**INSTRUCTIONS TO FOLLOW:** Every line in the listing below from the one with "neck_collar();" through the one with "obj.parent = empty" is to be reproduced exactly, both ends included; leave out the rest.

* begin DATASET RECORDS *

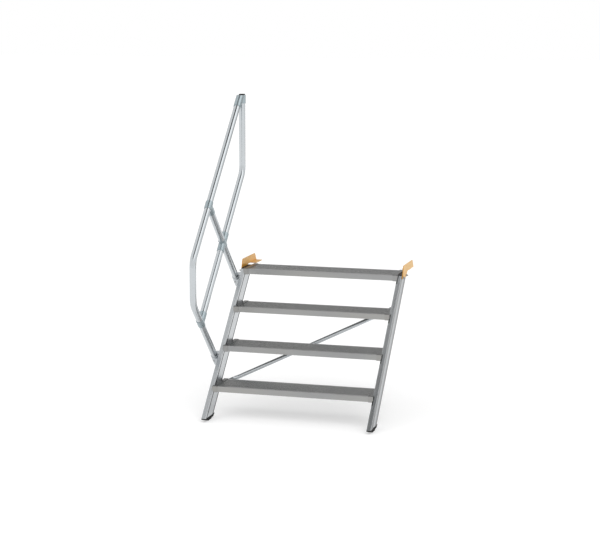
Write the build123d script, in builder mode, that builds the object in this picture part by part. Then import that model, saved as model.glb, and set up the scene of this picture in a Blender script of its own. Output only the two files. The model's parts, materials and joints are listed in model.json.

* end DATASET RECORDS *
* begin DATASET RECORDS *

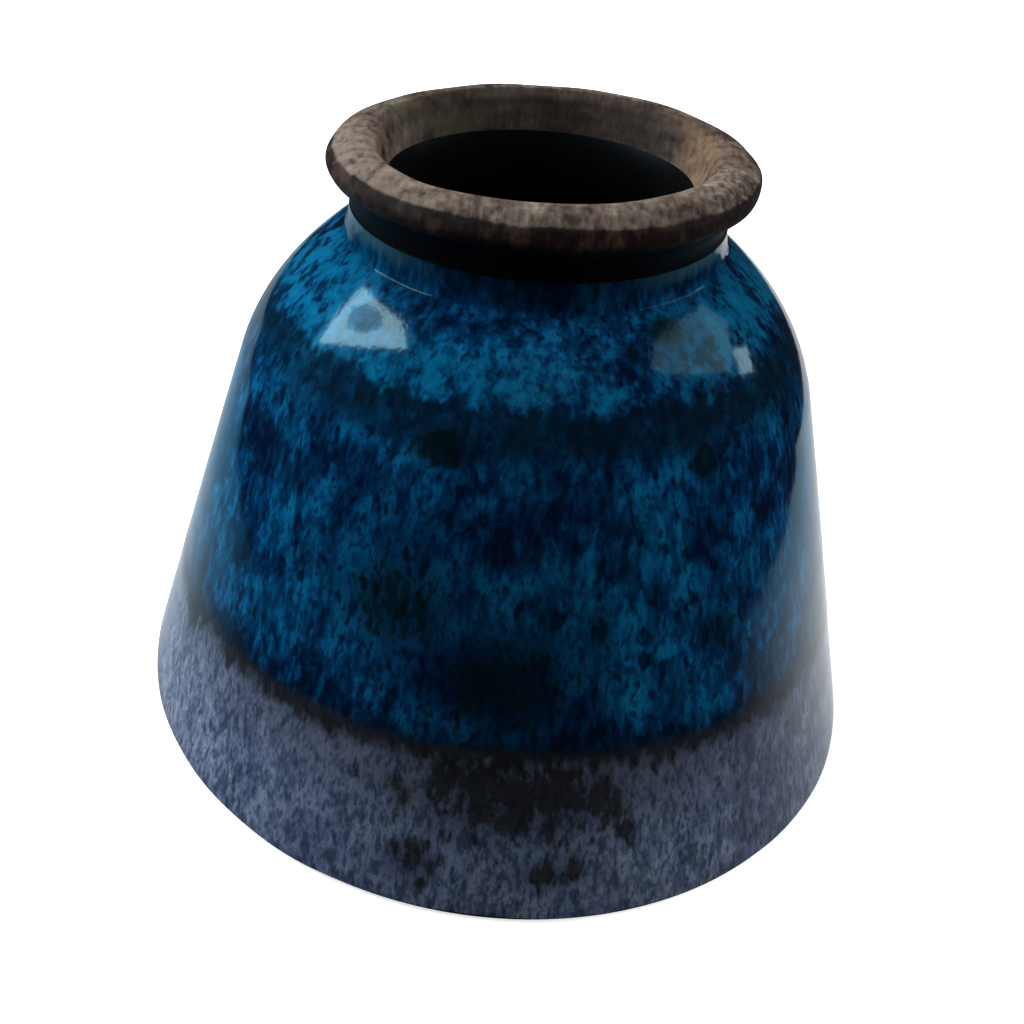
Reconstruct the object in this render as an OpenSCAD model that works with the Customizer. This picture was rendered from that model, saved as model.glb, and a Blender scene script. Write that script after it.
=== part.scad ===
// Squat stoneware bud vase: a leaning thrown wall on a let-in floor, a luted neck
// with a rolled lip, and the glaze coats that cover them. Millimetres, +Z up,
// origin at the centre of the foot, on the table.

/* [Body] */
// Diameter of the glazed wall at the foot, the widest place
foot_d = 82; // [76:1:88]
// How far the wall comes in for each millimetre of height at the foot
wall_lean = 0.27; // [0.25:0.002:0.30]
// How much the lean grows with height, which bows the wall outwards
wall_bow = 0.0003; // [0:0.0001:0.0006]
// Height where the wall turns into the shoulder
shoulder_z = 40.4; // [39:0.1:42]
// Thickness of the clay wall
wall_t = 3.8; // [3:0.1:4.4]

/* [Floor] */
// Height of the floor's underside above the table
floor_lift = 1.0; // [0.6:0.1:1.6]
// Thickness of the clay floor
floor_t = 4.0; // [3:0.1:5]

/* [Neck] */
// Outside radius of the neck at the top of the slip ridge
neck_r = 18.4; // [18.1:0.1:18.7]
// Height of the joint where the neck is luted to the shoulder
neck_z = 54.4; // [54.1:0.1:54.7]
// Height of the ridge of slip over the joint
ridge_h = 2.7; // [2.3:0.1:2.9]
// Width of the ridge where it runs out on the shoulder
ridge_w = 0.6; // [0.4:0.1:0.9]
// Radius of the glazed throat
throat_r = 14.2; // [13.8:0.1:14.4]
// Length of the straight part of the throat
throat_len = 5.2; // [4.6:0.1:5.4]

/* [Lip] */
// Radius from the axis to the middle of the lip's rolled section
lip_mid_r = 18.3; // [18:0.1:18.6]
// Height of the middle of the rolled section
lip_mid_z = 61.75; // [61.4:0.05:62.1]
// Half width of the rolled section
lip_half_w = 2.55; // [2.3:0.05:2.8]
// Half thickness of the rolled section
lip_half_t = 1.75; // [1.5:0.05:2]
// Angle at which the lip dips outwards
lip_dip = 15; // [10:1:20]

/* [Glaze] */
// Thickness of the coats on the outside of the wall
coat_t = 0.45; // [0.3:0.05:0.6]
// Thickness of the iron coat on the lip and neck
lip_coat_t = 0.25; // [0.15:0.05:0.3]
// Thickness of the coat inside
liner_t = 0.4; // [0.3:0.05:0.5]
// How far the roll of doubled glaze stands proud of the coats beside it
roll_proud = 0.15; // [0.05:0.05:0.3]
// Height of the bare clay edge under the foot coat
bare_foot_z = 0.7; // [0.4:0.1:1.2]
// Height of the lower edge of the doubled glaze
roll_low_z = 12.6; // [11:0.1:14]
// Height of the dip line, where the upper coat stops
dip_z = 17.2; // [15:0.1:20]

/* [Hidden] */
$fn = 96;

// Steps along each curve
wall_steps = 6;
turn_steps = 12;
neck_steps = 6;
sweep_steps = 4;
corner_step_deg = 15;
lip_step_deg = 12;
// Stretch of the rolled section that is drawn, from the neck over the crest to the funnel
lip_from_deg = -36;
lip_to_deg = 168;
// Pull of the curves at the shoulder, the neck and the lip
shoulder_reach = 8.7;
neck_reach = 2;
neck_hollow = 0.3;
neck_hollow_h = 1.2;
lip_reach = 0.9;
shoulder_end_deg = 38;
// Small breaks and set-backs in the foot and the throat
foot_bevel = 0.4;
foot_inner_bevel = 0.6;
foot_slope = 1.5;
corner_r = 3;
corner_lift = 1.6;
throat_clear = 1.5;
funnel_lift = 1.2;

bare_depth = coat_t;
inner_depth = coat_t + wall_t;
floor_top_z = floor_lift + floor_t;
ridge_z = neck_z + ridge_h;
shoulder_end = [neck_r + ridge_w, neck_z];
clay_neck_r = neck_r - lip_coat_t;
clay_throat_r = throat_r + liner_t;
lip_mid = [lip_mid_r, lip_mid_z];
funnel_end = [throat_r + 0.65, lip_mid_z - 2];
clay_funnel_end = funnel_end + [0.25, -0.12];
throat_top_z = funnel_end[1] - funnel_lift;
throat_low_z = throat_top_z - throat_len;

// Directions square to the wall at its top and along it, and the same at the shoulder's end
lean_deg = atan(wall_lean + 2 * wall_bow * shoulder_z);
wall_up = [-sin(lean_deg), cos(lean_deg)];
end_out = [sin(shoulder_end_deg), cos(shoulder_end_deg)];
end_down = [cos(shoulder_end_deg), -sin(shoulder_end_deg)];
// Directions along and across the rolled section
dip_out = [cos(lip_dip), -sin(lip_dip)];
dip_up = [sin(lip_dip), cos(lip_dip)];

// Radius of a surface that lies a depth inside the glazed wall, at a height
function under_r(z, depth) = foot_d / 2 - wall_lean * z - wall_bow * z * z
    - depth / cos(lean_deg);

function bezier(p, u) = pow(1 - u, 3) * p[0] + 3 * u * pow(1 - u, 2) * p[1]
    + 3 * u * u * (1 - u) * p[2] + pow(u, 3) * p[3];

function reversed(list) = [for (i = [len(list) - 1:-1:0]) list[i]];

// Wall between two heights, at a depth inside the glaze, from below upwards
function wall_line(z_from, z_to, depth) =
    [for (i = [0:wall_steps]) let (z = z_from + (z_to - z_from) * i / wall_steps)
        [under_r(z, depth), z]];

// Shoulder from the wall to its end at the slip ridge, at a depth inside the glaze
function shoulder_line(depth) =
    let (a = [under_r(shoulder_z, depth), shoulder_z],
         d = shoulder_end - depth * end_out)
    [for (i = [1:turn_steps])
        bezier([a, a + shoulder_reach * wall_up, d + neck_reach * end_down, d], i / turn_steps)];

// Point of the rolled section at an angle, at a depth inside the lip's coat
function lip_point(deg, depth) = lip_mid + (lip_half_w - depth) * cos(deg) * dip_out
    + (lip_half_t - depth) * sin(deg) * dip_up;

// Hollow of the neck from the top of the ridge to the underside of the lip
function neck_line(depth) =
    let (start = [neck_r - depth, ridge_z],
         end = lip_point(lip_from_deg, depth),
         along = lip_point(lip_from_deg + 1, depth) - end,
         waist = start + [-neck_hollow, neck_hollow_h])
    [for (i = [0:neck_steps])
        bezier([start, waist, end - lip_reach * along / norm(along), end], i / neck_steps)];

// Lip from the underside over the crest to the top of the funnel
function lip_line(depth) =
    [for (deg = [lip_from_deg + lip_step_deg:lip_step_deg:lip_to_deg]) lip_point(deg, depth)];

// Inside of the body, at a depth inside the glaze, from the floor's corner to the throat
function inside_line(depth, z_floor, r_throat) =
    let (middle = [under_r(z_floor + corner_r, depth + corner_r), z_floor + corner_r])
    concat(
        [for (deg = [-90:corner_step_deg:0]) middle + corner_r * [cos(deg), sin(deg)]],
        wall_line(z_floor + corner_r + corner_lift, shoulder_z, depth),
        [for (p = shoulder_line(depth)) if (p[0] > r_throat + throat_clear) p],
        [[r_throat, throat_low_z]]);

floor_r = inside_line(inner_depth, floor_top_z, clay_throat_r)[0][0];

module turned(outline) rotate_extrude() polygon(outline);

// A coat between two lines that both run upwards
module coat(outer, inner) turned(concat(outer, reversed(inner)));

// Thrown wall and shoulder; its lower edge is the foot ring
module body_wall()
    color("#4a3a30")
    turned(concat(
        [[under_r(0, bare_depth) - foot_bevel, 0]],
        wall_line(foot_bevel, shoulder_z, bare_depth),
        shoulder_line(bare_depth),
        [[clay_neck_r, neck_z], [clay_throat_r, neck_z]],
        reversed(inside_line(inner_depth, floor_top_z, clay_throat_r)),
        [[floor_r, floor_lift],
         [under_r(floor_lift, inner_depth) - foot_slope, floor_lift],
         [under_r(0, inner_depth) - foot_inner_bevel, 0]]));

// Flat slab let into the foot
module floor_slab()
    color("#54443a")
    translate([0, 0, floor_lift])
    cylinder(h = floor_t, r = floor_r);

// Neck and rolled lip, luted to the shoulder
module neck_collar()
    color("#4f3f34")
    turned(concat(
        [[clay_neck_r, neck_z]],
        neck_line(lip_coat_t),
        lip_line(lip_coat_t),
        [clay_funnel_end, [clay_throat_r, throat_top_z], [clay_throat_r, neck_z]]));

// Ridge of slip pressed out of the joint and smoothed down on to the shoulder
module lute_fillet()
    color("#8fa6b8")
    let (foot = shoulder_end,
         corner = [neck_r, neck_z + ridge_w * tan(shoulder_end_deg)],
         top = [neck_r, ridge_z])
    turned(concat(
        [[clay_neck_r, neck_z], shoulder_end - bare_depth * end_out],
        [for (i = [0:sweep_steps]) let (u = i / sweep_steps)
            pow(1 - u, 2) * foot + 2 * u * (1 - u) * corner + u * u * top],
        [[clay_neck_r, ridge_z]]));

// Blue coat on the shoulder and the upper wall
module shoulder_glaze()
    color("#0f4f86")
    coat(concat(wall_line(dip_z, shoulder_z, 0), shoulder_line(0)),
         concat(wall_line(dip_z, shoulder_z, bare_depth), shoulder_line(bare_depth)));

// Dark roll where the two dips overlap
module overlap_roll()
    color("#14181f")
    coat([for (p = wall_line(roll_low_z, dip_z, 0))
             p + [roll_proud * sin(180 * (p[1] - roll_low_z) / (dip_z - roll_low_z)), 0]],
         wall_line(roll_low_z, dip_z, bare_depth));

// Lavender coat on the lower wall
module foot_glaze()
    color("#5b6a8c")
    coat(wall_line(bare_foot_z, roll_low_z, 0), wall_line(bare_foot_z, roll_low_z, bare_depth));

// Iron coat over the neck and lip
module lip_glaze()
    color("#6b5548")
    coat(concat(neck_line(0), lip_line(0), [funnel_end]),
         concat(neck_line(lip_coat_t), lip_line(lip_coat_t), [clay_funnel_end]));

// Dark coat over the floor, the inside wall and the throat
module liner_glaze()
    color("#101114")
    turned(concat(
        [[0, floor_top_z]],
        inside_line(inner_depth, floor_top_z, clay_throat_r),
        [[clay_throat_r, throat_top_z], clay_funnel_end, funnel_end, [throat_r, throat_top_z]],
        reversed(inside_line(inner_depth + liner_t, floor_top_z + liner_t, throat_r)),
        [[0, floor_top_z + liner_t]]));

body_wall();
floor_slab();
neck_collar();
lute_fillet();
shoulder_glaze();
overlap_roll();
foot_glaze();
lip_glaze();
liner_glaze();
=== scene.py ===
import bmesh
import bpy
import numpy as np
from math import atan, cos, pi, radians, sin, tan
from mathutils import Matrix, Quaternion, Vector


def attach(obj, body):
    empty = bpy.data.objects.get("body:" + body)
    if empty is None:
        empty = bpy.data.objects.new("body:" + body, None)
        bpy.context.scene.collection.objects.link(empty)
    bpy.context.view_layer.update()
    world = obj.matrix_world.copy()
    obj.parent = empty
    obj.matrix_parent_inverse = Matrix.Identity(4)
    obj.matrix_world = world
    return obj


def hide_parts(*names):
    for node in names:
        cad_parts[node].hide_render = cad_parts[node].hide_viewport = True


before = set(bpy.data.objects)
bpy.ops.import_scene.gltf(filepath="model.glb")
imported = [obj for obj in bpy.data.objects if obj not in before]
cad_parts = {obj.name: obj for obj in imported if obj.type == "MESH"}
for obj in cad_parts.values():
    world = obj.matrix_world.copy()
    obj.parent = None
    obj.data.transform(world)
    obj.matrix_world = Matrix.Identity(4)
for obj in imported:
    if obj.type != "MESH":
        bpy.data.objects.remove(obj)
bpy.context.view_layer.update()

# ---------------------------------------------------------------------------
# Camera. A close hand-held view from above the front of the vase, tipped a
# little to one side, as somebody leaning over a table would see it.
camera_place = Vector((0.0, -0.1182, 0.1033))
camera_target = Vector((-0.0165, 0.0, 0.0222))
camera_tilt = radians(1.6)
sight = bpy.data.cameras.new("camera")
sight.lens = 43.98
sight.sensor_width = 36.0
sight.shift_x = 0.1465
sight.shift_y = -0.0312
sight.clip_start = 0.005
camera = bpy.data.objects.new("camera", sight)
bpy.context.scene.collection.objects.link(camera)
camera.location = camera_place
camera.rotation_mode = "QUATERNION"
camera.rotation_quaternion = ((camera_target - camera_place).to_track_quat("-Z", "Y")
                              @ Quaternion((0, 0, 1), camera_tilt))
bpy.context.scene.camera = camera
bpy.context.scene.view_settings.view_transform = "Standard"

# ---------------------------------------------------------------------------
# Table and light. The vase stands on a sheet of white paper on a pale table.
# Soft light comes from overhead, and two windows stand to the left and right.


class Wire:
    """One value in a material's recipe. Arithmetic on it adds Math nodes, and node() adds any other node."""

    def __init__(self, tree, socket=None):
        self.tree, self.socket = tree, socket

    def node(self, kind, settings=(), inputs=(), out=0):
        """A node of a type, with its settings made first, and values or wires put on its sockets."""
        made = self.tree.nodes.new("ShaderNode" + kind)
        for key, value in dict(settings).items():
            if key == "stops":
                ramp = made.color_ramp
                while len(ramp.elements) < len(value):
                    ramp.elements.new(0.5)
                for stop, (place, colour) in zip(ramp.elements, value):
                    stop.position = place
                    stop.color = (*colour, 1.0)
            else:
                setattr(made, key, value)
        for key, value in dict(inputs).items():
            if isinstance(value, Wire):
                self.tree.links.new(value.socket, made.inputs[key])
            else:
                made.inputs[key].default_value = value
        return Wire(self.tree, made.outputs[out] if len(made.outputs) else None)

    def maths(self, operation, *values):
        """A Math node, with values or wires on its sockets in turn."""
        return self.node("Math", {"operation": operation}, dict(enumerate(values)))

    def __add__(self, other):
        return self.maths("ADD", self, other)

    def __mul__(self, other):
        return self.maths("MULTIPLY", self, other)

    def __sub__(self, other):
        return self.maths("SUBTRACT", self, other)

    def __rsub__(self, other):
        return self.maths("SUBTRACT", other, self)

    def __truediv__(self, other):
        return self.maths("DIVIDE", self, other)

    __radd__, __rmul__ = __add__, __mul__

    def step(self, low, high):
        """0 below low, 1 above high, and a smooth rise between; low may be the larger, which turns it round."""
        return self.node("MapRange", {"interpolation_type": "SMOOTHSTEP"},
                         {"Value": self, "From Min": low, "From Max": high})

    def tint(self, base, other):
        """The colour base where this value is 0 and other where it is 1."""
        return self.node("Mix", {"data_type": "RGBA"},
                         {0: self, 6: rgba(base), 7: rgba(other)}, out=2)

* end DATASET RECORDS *
* begin DATASET RECORDS *

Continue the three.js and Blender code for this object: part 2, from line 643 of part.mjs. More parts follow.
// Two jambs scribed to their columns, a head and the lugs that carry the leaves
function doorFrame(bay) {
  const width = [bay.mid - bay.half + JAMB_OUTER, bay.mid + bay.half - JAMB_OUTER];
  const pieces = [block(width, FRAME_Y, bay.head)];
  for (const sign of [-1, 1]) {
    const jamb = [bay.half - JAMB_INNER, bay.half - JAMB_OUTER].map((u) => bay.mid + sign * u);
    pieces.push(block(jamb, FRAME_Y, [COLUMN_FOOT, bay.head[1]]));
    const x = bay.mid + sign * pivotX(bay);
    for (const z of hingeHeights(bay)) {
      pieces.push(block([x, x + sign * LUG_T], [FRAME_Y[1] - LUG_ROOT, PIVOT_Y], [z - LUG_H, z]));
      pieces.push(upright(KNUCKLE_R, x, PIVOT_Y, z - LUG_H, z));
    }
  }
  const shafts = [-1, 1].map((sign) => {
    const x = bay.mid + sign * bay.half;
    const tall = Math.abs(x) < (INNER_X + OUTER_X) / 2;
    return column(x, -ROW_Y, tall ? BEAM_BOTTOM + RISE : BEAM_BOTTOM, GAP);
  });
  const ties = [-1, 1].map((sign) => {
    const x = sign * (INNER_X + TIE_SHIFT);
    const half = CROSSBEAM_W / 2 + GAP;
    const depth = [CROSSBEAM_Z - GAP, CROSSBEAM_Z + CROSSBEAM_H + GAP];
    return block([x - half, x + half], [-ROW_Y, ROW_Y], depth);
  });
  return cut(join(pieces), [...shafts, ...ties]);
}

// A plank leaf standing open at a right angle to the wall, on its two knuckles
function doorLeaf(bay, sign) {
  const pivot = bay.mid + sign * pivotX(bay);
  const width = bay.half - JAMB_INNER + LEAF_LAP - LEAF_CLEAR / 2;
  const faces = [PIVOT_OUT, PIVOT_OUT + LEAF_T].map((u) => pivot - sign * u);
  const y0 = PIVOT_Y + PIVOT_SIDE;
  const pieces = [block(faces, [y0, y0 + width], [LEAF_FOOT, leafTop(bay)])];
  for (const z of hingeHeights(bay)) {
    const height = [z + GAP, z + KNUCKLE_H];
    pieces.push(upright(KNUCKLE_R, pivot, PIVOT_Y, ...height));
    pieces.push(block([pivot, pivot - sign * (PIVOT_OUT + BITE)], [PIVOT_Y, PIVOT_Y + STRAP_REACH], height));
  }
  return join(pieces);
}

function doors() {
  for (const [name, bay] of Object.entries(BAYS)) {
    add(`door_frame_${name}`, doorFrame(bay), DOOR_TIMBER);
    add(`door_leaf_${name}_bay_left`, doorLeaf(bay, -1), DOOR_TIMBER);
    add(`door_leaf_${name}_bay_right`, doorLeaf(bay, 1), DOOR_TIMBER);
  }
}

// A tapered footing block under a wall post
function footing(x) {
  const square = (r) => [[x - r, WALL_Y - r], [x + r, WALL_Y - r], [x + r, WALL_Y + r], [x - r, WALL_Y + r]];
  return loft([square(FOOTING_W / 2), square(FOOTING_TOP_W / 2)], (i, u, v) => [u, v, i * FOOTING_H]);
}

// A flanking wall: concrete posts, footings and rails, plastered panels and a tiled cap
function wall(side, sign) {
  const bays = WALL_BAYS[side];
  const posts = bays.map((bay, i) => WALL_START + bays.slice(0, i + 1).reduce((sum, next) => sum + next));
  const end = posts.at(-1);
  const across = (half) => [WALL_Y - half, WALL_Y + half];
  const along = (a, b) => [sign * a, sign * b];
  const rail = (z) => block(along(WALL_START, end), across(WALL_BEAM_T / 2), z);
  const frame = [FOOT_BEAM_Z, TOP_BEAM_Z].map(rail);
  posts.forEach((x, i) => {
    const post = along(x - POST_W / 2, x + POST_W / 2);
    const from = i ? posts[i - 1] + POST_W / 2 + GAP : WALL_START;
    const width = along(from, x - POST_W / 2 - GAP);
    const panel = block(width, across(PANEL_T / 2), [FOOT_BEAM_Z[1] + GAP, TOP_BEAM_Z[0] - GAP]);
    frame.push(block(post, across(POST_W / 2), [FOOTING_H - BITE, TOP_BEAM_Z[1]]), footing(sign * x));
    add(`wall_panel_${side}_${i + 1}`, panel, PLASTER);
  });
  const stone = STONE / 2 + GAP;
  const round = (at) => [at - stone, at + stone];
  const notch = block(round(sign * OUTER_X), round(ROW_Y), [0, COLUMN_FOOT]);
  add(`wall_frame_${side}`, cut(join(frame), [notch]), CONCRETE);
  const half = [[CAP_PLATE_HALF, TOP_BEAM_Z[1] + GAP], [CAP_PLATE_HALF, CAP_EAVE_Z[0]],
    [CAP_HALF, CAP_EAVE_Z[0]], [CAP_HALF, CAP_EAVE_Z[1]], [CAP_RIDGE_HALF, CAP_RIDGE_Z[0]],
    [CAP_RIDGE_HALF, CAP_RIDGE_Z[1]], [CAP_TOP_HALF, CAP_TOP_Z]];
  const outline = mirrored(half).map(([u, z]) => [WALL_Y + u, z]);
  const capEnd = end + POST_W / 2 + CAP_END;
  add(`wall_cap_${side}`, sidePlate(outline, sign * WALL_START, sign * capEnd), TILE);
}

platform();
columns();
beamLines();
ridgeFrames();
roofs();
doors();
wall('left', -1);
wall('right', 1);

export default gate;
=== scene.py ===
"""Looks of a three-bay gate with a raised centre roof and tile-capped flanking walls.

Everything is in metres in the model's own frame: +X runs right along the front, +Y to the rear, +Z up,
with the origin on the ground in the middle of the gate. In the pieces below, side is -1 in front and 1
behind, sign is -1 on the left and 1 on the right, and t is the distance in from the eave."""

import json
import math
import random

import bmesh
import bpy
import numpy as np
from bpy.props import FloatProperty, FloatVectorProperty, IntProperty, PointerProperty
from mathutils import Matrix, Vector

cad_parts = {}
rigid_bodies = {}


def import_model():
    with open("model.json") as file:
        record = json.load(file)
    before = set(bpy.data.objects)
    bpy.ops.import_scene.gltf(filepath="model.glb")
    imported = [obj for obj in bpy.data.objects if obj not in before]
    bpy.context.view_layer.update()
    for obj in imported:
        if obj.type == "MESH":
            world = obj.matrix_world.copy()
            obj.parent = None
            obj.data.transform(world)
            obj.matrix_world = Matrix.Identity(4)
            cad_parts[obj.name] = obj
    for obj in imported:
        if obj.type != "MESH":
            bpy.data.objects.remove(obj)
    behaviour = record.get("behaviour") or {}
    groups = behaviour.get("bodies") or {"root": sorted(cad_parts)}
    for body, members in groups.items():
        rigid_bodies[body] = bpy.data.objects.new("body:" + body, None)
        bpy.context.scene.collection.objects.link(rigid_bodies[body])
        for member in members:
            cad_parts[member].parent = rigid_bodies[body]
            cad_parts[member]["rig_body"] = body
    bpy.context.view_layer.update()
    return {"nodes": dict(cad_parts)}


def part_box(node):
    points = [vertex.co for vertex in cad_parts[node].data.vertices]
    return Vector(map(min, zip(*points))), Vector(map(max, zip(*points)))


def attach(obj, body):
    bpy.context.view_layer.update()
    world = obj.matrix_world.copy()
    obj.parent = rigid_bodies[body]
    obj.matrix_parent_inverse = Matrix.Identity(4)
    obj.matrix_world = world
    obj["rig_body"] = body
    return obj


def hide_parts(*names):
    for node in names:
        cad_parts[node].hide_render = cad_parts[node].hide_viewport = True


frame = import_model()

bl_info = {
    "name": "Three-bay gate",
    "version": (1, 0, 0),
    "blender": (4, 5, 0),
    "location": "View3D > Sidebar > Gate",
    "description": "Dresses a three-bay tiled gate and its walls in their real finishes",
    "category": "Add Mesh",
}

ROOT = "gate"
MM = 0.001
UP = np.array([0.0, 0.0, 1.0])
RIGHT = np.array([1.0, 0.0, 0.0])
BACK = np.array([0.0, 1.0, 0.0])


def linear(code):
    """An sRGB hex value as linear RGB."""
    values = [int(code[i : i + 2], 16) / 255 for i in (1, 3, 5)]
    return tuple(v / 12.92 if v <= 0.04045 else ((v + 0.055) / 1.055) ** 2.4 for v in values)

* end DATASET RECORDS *

**RESULT:**
neck_collar();
lute_fillet();
shoulder_glaze();
overlap_roll();
foot_glaze();
lip_glaze();
liner_glaze();
=== scene.py ===
import bmesh
import bpy
import numpy as np
from math import atan, cos, pi, radians, sin, tan
from mathutils import Matrix, Quaternion, Vector


def attach(obj, body):
    empty = bpy.data.objects.get("body:" + body)
    if empty is None:
        empty = bpy.data.objects.new("body:" + body, None)
        bpy.context.scene.collection.objects.link(empty)
    bpy.context.view_layer.update()
    world = obj.matrix_world.copy()
    obj.parent = empty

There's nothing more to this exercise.